In considering the early uptake of Fintech or Bankingtech; first, insurance is a very passive product. Ideally, consumers have limited contact with their insurance provider , because ideally nothing goes wrong. Around 70% of all insurance customers interact with their provider only once a year or less. In comparison, the study states, consumers interact with banks 200 times per year on average, compounding the level of dissatisfaction and frustration.

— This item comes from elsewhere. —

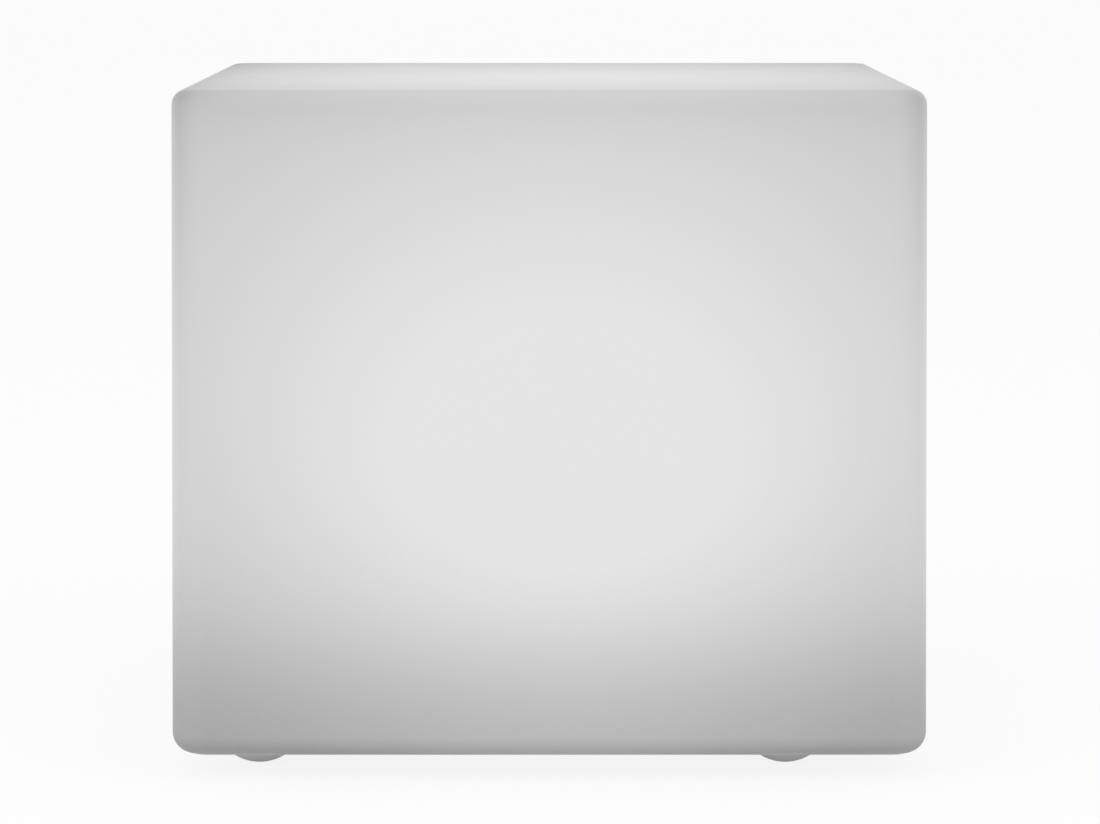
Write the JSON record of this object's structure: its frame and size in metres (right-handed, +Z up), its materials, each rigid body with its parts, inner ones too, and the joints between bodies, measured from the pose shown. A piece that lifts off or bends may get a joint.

Furthermore, the wave of regulatory changes introduced after the 2008 financial crisis, forced the banks to put massive efforts into adapting to the new rules. Financial regulators, most notably the American Department of Financial Services (DFS), the Fed, and others, started investigating banks more closely and burdened them with heavy fines, as well as more compliance enforcements. This forced the banks to restrict their business and shift resources, opening up a tremendous opportunity for innovative startups in the banking industry, from non bank lending, because banks could no longer provide enough capital, to consumer friendly apps and efficient payment solutions. The dissatisfaction with the banking sector on issues of inclusion, transparency and consumer agency further prompted a significant exodus of talent from the banking sector and related financial services to pursue solutions to these issues. The insurance sector encounters the same issues but due to relatively limited exposure, focus and the passive nature of consumer engagement, did not experience the same forces of change that both the public and regulators demanded on financial services.
Fast forward a few years down the line, according to data from CB Insights, global Insurtech investment totaled $1.7 billion, across 173 deals, in 2016. Both those numbers are roughly double what they were in 2014. In terms of total investment, 2015 was actually the bumper year to date, at $2.7 billion, although $1.4 billion of that was due to two mammoth investments, the financing of Zenefits and Zhong An.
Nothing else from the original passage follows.